The prior art suffers from several disadvantages. Typically, probes utilized for monitoring communications system activity have limited resources and memory. Since communications system traffic bursts (i.e., peaks or surges in system traffic) endure for short periods of time, the probe must collect information from the system at short sampling intervals to properly monitor traffic burst activity. However, monitoring the communications system with short sampling intervals for extended periods of time generates a large sample base that may exceed the probe's memory. For example, a probe with a one second sampling interval monitoring a communications system for fifteen minutes accumulates nine-hundred measurements. Although Notess (U.S. Pat.
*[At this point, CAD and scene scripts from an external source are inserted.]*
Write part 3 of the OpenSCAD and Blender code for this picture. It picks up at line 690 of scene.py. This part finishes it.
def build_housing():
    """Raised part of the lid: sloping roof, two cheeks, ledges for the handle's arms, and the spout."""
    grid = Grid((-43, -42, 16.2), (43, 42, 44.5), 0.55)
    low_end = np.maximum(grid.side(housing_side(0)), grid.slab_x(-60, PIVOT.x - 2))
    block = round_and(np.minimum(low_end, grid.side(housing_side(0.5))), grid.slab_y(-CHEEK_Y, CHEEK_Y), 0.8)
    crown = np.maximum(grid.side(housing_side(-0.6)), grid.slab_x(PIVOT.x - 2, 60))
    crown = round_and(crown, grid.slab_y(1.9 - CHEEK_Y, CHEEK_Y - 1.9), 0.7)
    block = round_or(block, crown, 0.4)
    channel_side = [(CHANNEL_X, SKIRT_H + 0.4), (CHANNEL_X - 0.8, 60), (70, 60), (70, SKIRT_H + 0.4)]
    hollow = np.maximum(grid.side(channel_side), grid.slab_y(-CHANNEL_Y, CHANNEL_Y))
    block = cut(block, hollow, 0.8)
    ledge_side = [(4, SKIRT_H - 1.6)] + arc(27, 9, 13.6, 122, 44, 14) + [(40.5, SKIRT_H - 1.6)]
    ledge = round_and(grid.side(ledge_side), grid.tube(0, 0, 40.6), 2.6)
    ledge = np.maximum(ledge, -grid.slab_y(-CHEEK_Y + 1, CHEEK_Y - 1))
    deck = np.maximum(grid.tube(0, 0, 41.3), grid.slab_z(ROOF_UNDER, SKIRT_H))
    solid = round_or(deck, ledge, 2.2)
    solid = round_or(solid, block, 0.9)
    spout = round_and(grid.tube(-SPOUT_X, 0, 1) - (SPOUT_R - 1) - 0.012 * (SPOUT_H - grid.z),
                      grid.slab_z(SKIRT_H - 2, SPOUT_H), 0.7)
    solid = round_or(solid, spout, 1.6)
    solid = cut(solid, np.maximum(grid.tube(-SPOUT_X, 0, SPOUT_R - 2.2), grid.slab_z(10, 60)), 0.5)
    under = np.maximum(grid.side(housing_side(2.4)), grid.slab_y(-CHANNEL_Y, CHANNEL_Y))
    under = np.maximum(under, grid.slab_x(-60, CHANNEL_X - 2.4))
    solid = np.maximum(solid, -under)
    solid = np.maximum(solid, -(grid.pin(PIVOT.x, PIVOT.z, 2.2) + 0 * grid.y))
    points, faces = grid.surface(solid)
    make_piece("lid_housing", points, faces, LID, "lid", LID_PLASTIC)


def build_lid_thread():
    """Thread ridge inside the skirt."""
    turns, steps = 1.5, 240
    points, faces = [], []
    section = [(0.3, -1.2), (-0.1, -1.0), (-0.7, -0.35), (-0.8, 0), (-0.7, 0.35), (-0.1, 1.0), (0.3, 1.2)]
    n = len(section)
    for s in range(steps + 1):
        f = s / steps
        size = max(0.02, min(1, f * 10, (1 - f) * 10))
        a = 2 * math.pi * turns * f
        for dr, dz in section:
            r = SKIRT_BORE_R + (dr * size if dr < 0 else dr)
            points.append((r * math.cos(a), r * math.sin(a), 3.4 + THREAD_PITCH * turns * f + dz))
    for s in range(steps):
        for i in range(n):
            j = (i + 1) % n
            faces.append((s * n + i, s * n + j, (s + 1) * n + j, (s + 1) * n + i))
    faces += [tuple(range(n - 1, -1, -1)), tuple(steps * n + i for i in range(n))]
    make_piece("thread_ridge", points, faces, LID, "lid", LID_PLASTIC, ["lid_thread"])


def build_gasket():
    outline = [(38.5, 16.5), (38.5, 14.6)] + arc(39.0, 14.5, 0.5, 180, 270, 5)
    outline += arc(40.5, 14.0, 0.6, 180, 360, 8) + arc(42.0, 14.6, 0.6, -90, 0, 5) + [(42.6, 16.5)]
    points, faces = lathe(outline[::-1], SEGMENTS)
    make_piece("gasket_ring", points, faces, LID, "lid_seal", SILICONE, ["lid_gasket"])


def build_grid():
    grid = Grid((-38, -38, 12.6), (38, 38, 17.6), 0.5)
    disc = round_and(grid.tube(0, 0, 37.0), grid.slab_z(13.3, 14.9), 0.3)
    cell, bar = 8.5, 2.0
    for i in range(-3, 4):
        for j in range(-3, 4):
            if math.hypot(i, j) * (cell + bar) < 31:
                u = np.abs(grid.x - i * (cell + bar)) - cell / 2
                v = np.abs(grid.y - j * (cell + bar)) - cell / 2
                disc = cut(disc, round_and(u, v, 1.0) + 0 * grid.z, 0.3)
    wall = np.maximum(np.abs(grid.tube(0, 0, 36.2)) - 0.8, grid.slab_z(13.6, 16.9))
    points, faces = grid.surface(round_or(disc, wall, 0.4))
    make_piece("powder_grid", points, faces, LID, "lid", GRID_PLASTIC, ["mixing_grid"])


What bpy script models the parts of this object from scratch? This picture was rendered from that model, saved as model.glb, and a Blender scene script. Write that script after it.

No. 5,251,152) utilizes file compression to maintain file size, the compressed file may still grow to exceed the probe's memory capacity, while the additional processing to compress and read the compressed file degrades performance. Further, incorporating additional processing and memory resources into the probes to accommodate large sample bases increases costs. Moreover, prior art devices generally display the amount or lengths of data traversing a communications system, thereby requiring the operator to determine system traffic and bandwidth utilization based on the data volume information. There is typically no provision to display the percentage of bandwidth utilized over a predetermined time interval in graphical form showing periods of high and low bandwidth utilization to enable an operator to quickly determine appropriate actions for adjusting the bandwidth to accommodate system behavior.